# Serie gesucht



## Lan_Party (7. August 2013)

Hey,
wie der Titel es schon sagt suche ich eine Serie.

Ich glaube Sie lief auf RTL II oder kabeleins.
Es geht um einen Mann der immer die Zeitung von morgen bekommt. Damit versucht er den Leuten zu helfen.
Dann spielen noch eine schwarze blinde Frau mit und ein Freund der immer die Lottozahlen wissen möchte. Eine Katze spiel auch mit. 

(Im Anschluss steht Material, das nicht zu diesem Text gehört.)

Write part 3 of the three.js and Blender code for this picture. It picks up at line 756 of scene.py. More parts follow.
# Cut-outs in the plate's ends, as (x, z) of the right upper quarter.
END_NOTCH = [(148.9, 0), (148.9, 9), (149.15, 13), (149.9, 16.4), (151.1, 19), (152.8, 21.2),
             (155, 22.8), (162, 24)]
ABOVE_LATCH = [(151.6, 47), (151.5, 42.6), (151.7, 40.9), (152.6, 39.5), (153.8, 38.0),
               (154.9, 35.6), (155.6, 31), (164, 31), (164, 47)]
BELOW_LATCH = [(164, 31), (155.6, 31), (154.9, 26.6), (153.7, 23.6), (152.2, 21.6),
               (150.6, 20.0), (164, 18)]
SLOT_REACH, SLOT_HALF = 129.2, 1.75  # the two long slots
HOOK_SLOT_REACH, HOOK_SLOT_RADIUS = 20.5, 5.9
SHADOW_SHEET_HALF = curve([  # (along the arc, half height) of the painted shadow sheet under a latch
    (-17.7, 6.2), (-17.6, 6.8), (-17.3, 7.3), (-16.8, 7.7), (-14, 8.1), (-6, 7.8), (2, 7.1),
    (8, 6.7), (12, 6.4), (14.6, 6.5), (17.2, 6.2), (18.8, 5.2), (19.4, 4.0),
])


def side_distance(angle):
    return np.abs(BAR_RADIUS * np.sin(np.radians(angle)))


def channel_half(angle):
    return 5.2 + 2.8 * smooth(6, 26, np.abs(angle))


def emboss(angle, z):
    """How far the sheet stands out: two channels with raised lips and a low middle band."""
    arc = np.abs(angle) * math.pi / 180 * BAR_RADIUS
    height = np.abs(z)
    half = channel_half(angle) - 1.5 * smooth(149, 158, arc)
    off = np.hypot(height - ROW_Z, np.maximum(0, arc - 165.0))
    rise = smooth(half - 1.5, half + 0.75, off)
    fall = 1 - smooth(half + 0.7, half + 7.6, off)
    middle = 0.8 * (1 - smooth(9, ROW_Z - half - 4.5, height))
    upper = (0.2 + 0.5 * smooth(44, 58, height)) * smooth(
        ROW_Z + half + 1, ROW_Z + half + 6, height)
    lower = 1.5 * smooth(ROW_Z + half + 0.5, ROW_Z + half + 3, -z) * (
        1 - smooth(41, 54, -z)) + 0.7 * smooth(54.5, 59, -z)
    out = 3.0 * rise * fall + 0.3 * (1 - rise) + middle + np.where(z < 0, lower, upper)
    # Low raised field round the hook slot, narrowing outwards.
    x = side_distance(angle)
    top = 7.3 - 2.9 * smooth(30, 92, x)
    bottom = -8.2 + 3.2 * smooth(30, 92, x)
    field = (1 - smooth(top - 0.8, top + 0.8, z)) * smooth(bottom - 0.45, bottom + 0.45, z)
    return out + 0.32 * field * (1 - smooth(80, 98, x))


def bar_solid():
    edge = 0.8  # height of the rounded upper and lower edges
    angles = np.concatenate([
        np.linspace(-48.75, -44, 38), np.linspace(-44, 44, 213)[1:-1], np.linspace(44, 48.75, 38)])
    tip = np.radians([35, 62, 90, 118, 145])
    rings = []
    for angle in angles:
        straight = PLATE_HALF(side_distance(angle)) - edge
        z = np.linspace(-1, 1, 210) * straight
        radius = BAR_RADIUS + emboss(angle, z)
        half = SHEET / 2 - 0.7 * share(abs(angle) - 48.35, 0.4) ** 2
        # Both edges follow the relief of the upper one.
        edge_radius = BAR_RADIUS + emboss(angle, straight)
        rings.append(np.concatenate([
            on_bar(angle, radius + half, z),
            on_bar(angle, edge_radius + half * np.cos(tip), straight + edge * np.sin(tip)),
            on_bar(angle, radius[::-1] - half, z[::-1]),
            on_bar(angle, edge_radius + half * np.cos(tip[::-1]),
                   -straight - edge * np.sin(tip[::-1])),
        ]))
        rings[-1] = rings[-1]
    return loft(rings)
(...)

Habe die Serie früher gerne geguckt aber den Namen vergessen.

Danke schonmal.


----------



## shelby1989 (7. August 2013)

Allein gegen die Zukunft ?


----------



## Lan_Party (7. August 2013)

shelby1989 schrieb:


> Allein gegen die Zukunft ?



Genau! 

Im Fernsehen läuft sie leider nicht mehr aber es gibt ja genug andere möglichkeiten.


----------



## shelby1989 (7. August 2013)

Ja das stimmt in Youtube Zb sind alle folgen drin 
Allein gegen die Zukunft - S01E01 - Die geheimnisvolle Katze - YouTube


----------



## Lan_Party (7. August 2013)

shelby1989 schrieb:


> Ja das stimmt in Youtube Zb sind alle folgen drin
> Allein gegen die Zukunft - S01E01 - Die geheimnisvolle Katze - YouTube



Vielen Dank! 

Auf Youtube gibt es echt fast alles.


----------



## X-CosmicBlue (7. August 2013)

Ha, die Serie war cool.
Die leif aber auf Prosieben das erstem Mal in Deutschland.
Und vorher oder hinterher kam immre eine Serie, wo es um jemanden ging, der immer ganz viel Glück hat, in einer Folge über trägt sich das Glück auf jemand anderen etcpp. Da weiß ich leider den Namen nicht mehr...


----------



## Wiggo (29. August 2013)

Ganz vergessen. War echt eine coole Serie.


----------